No texto publicado no site da Renova, afirma-se que houve parecer favorável ao consumo de peixes e crustáceos da bacia do rio Doce e da região costeira atingida pelos rejeitos de minério "desde que respeitados os limites diários de até 200 gramas de peixe para adultos e jovens acima de 10 anos (1,4 kg por semana) e de até 50 gramas para crianças de até 10 anos e gestantes (350 gramas semanais)". 

Na nota pública, os ministérios públicos e defensorias afirmam que, da forma como foi apresentado, a informação aborda de forma seletiva e pontual algumas conclusões da nota técnica da Anvisa. "Inicialmente, cabe esclarecer que o objetivo desta nota técnica é estimar o risco à saúde humana, decorrente da ingestão de metais, por meio de consumo de pescados originários de regiões afetadas pelo rompimento. Não obstante, sua validação ainda não seguiu todos os trâimites internos da Anvisa para produzir legalmente os seus efeitos", afirmam. 

Desde a divulgação, a nota da agência vem sendo avaliada por especialistas contratados pelo Ministério Público Federal (MPF), que irão averiguar a base de dados e metodologia usada para se chegar a esta conclusão. "Mesmo assim, o Ministério Público e a Defensoria Pública entendem que tal recomendação está em manifesto descompasso com o princípio da precaução, que impõe cautela redobrada para qualquer situação de incerteza científica e que envolva a saúde da população e seus reflexos nas futuras gerações e ao meio ambiente", pontua a nota pública. 

Para os entidades da Justiça, a sugestão de "controle da ingestão" transfere o ônus da contaminação do rio para as comunidade atendidas, já que não é crível que estas comunidades, sua grande maioria rurais, irão realizar tal controle de quantidade de pescado consumido de modo efetivo. A carta contesta também a divulgação de estudos técnicos de interesse das vítimas do rompimento, já que só a publicação na página na internet da fundação não cumpre a obrigação da divulgação de uma informação tão importante. 

"Isso porque o desinteresse no adequado repasse de informações às comunidades aumenta a desinformação e incentiva a desconfiança no processo de reparação em curso", completam os promotores e defensores públicos. 

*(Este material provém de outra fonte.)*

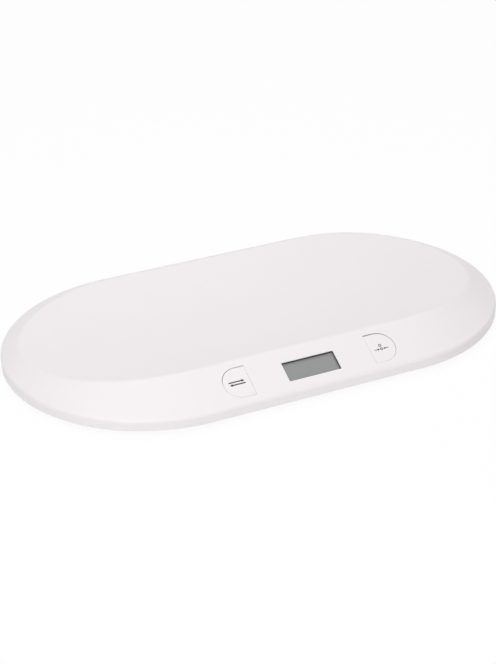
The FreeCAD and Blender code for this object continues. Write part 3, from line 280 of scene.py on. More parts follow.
def loop(middle, radii, stroke, low, high, opening=0.0, steps=40):
    """A bar round an ellipse, whose point at each turn is the radii times its cosine and sine.

    It is closed, or open at its top by an angle."""
    if opening:
        turn = np.linspace(np.pi / 2 + opening / 2, 5 * np.pi / 2 - opening / 2, steps)
    else:
        turn = np.linspace(0, 2 * np.pi, steps, endpoint=False)
    round_ = np.column_stack([np.cos(turn), np.sin(turn)])
    sides = round_ * radii[::-1]
    sides = sides / np.linalg.norm(sides, axis=1, keepdims=True)
    return ribbon(middle + round_ * radii, sides, np.full(steps, stroke), low, high,
                  "flat" if opening else "joined")


def moved(shell, place):
    """A shell with a 4 by 4 matrix applied to its points."""
    points, faces = shell
    place = np.array(place)
    return points @ place[:3, :3].T + place[:3, 3], faces


def solid(name, shells, sharp_from=35):
    """One mesh from closed shells: welded, facing outwards and smooth but for its sharp edges."""
    points = np.vstack([shell[0] for shell in shells])
    starts = np.cumsum([0] + [len(shell[0]) for shell in shells])
    faces = [[int(start) + corner for corner in face]
             for start, shell in zip(starts, shells) for face in shell[1]]
    mesh = bpy.data.meshes.new(name)
    mesh.from_pydata(points.tolist(), [], faces)
    shape = bmesh.new()
    shape.from_mesh(mesh)
    bmesh.ops.remove_doubles(shape, verts=shape.verts, dist=0.0005 * MM)
    bmesh.ops.recalc_face_normals(shape, faces=shape.faces)
    shape.to_mesh(mesh)
    shape.free()
    mesh.polygons.foreach_set("use_smooth", np.ones(len(mesh.polygons), bool))
    mesh.set_sharp_from_angle(angle=math.radians(sharp_from))
    piece = bpy.data.objects.new(name, mesh)
    bpy.context.scene.collection.objects.link(piece)
    return piece


def shell_of(piece):
    """A finished mesh read back as a shell, so that it can be repeated."""
    mesh = piece.data
    points = np.empty(len(mesh.vertices) * 3)
    mesh.vertices.foreach_get("co", points)
    faces = [list(face.vertices) for face in mesh.polygons]
    bpy.data.objects.remove(piece)
    return points.reshape(-1, 3), faces


def cut(piece, tool):
    """Take a tool out of a piece."""
    boolean = piece.modifiers.new("recess", "BOOLEAN")
    boolean.operation = "DIFFERENCE"
    boolean.solver = "EXACT"
    boolean.object = tool
    ready = piece.evaluated_get(bpy.context.evaluated_depsgraph_get())
    mesh = bpy.data.meshes.new_from_object(ready)
    piece.modifiers.clear()
    piece.data = mesh
    bpy.data.objects.remove(tool)


def finished(name):
    """A finish by its name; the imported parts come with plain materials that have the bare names."""
    return bpy.data.materials["finish_" + name]


def fit(piece, body, slot, finish, *replaced):
    """Dress a piece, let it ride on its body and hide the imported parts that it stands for."""
    piece.data.materials.clear()
    piece.data.materials.append(finished(finish))
    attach(piece, body)
    if replaced:
        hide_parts(*replaced)


# ---- finishes: shader groups that several materials share, then the materials

def add(tree, kind, inputs=None, **settings):
    """A shader node; inputs gives each socket its value or the output that feeds it."""
    node = tree.nodes.new("ShaderNode" + kind)
    for name, setting in settings.items():
        setattr(node, name, setting)
    for name, source in (inputs or {}).items():
        if isinstance(source, bpy.types.NodeSocket):
            tree.links.new(source, node.inputs[name])
        else:
            node.inputs[name].default_value = source
    return node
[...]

O que realmente diz a Anvisa

Ainda de acordo com a nota pública, que foi divulgada pelo MPF, a nota técnica da Anvisa, na verdade, reforça a existência de um quadro crônico de contaminação do pescado nas áreas. "Mesmo que demande mais estudos, (a contaminação) atesta a imperiosa necessidade da continuidade de todos os programas socioeconômicos em andamento pela Renova, bem como a urgente expansão de seu fornecimento àquelas comunidades que ainda não foram contempladas", completa o texto. 

Hoje em Dia teve acesso à nota técnica da Anvisa, que, em suas conclusões, afirma que "para minimizar o impacto na saúde pela ingestão de mercúrio e chumbo", poderiam ser adotadas algumas medidas adicionais de gerenciamento de risco, como a "recomendação de consumo diário de pescados menor que 200g para adultos e de 50g para crianças", não afirmando em momento algum que este consumo seja seguro. 

Por fim, a nota pública dos órgãos afirma que, em posse das conclusões da nota da Anvisa, os ministérios públicos e defensorias públicas entendem que persistem dúvidas a respeito da qualidade do pescado do rio Doce e externam preocupação com a orientação "descontextualizada da Anvisa pela Fundação Renova, razão pela qual adotarão as medidas cabíveis". 

A reportagem entrou em contato com a Fundação Renova, que ainda não se posicionou sobre a contestação dos órgãos da Justiça.